Written exercise:
Start at the first line of the material below and retype each line through the one containing "notch_r = 13; // [11:0.5:15]", exactly.

Data block:
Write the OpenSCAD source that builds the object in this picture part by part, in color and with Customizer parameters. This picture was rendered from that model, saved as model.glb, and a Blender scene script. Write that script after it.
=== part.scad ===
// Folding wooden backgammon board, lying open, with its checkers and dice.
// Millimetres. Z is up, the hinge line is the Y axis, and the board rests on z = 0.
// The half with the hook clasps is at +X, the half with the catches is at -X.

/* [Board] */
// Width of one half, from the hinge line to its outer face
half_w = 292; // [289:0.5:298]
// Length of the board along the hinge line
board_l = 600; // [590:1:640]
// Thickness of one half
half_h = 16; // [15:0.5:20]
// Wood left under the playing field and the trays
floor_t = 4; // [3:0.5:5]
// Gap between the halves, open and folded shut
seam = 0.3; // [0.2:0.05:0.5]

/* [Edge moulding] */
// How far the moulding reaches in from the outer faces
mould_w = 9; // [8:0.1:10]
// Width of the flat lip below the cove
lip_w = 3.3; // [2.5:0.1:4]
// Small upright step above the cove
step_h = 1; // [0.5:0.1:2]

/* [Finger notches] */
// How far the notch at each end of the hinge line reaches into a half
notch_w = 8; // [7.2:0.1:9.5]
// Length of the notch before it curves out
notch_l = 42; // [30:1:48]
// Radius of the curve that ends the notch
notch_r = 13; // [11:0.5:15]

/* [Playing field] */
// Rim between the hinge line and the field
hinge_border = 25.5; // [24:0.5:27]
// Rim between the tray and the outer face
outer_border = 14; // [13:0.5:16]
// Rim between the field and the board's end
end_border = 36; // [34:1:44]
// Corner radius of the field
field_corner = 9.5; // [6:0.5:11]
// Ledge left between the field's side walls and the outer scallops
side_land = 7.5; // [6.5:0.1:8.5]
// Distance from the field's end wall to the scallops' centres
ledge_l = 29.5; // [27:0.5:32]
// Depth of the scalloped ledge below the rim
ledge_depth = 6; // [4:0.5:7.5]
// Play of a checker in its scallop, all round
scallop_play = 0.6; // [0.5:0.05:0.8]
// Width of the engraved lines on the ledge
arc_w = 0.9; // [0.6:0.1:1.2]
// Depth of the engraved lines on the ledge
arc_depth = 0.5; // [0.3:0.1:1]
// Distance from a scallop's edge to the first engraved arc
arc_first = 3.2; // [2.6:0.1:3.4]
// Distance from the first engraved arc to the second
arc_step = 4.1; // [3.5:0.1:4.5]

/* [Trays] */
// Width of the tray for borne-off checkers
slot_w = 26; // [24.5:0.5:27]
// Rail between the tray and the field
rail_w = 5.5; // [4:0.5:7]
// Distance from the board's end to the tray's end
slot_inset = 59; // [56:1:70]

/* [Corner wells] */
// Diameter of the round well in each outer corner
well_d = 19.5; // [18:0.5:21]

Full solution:
Write the OpenSCAD source that builds the object in this picture part by part, in color and with Customizer parameters. This picture was rendered from that model, saved as model.glb, and a Blender scene script. Write that script after it.
=== part.scad ===
// Folding wooden backgammon board, lying open, with its checkers and dice.
// Millimetres. Z is up, the hinge line is the Y axis, and the board rests on z = 0.
// The half with the hook clasps is at +X, the half with the catches is at -X.

/* [Board] */
// Width of one half, from the hinge line to its outer face
half_w = 292; // [289:0.5:298]
// Length of the board along the hinge line
board_l = 600; // [590:1:640]
// Thickness of one half
half_h = 16; // [15:0.5:20]
// Wood left under the playing field and the trays
floor_t = 4; // [3:0.5:5]
// Gap between the halves, open and folded shut
seam = 0.3; // [0.2:0.05:0.5]

/* [Edge moulding] */
// How far the moulding reaches in from the outer faces
mould_w = 9; // [8:0.1:10]
// Width of the flat lip below the cove
lip_w = 3.3; // [2.5:0.1:4]
// Small upright step above the cove
step_h = 1; // [0.5:0.1:2]

/* [Finger notches] */
// How far the notch at each end of the hinge line reaches into a half
notch_w = 8; // [7.2:0.1:9.5]
// Length of the notch before it curves out
notch_l = 42; // [30:1:48]
// Radius of the curve that ends the notch
notch_r = 13; // [11:0.5:15]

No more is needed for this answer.